Since it's a cross-licensed, 21-track collection, it stands to reason that Warner Strategic Marketing's 2003 The Very Best of Cher
is finally the Cher
collection that gets it right, presenting a fully rounded portrait of her long, winding, multi-label career. It's not, but it's closer than any previous collection, eclipsing Hip-O's 2001 The Ultimate Collection by containing hits from every aspect of her career, from Sonny & Cher
's "I Got You Babe" to her 1999 comeback, "Believe" and beyond to the new, Rodney Jerkins
-produced "A Different Kind of Love Song" (yes, it does feature heavy vocoder work). Where other collections emphasized her '70s hits, this focuses on the Geffen work, which may be appropriate since they rarely appeared on hits compilations before this, along with the late-'90s comeback on Warner.

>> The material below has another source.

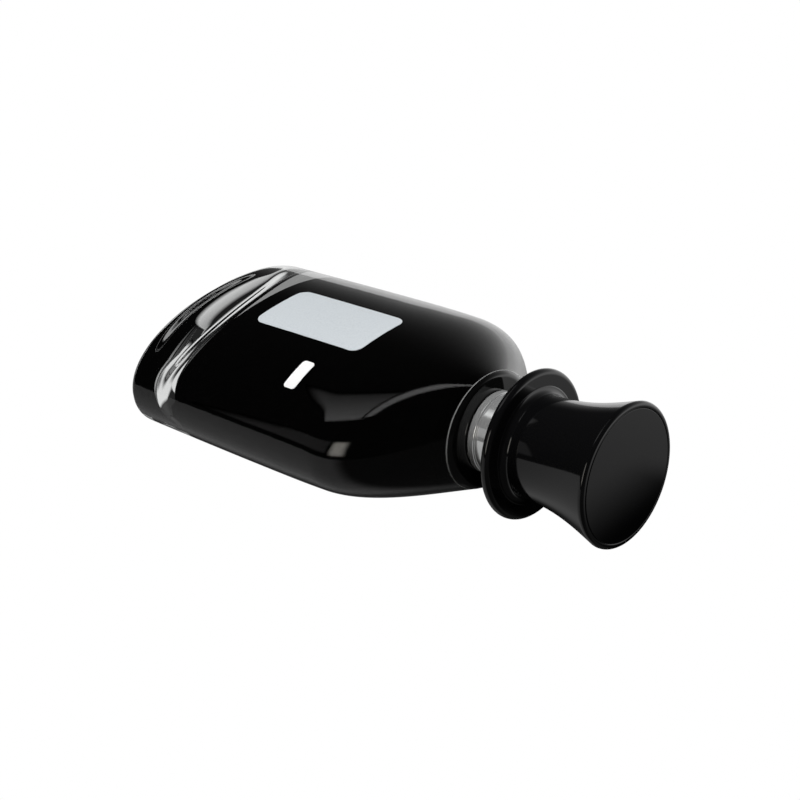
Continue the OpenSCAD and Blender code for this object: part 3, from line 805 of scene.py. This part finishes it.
def make_camera():
    """From above the right shoulder, rolled so that the cap points right."""
    azimuth, elevation, roll = math.radians(51.4), math.radians(38.1), math.radians(108.6)
    target, distance = Vector((0, 0, 0.0745)), 0.4588
    slide_right, slide_up = -0.0052, 0.0017
    back = Vector((math.sin(azimuth) * math.cos(elevation), -math.cos(azimuth) * math.cos(elevation),
                   math.sin(elevation)))
    level = Vector((0, 0, 1)).cross(back).normalized()
    upright = back.cross(level)
    right = level * math.cos(roll) + upright * math.sin(roll)
    up = upright * math.cos(roll) - level * math.sin(roll)
    data = bpy.data.cameras.new("camera")
    data.sensor_width, data.lens = 36, 78.84
    data.clip_start, data.clip_end = 0.01, 20
    camera = bpy.data.objects.new("camera", data)
    bpy.context.scene.collection.objects.link(camera)
    place = target + back * distance + right * slide_right + up * slide_up
    camera.matrix_world = Matrix.Translation(place) @ Matrix((right, up, back)).transposed().to_4x4()
    bpy.context.scene.camera = camera


def make_lights():
    """A soft box over the printed face towards the foot, with a narrow card along its upper rim. A window
    beyond the right side, with a dim card below it. A card beyond the foot that only rays through the
    glass see, and a fill for the print."""
    across, down = (0.955, 0, 0.297), (0.297, 0, -0.955)
    glow_card("softbox", (0.12, -1.0, -0.40), across, down, (0.62, 0.62), 1.1, 0.08, start=0.1)
    glow_card("softbox_rim", (-0.08, -0.99, -0.145), across, down, (0.74, 0.1), 1.3, 0.04)
    glow_card("window", (1.0, -0.45, 0.09), (0, 1, 0.08), (0, 0, 1), (0.76, 0.46), 2.9, 0.17,
              tint=(1, 0.96, 0.88))
    beyond = glow_card("beyond_foot", (-0.66, -0.39, -0.60), (0.7, 0, -0.7), (0, 1, 0), (0.3, 0.22), 0.75,
                       0.06)
    hide_from(beyond, "glossy", "diffuse")
    glow_card("window_foot", (1.0, -0.48, -0.55), (0, 1, 0), (0, 0, 1), (0.66, 0.9), 0.18, 0.12)
    data = bpy.data.lights.new("print_fill", "AREA")
    data.size, data.energy = 0.5, 15.2
    fill = bpy.data.objects.new("print_fill", data)
    bpy.context.scene.collection.objects.link(fill)
    fill.location = (0.1, -1.2, 0.3)
    fill.rotation_mode = "QUATERNION"
    fill.rotation_quaternion = (Vector((0, 0, 0.07)) - fill.location).to_track_quat("-Z", "Y")
    hide_from(fill, "camera", "glossy", "transmission")


make_world()
make_camera()
make_floor()
make_table()
make_hat_shade()
make_lights()
make_glass()
make_coat()
printed("front_panel", round_box("front_panel_print", 3), "panel_print", "front_panel_print")
printed("side_mark", round_box("side_mark_print", 1), "mark_print", "side_mark_print")
make_collar()
make_brim()
make_crown()
make_crown_top()
make_liner()
make_button()
make_spring()
bpy.context.scene.view_settings.view_transform = "Standard"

This is all pushed toward the front, taking up the first 11 songs, which, frankly, is infuriating sequencing, especially since it bounces between the Geffen album rock and the post-house, neo-disco of the Warner years. Also, there is simply too much Warner material, given that apart from "Believe" it was entirely too generic and also not big hits. They nearly knock the collection off track by providing a dead stretch in the middle of the record before it regains momentum with 1979's "Take Me Home" and then more or less works its way back to her beginning. This is a bewildering choice in sequencing, and it hurts the general listenablity of the record; even if all periods are represented and all the big hits are here, the lack of logic leads to a herky-jerky sequencing that is tiring on the ear. That said, this does
have all the big hits -- "Believe," "If I Could Turn Back Time," "Just Like Jesse James," "After All," "I Found Someone," "The Shoop Shoop Song," "All I Really Want to Do," "Bang Bang (My Baby Shot Me Down)," "Half-Breed," "Gypsies Tramps & Thieves," among them. And even if the presentation leaves a lot to be desired, it's still nice to have all these in one place.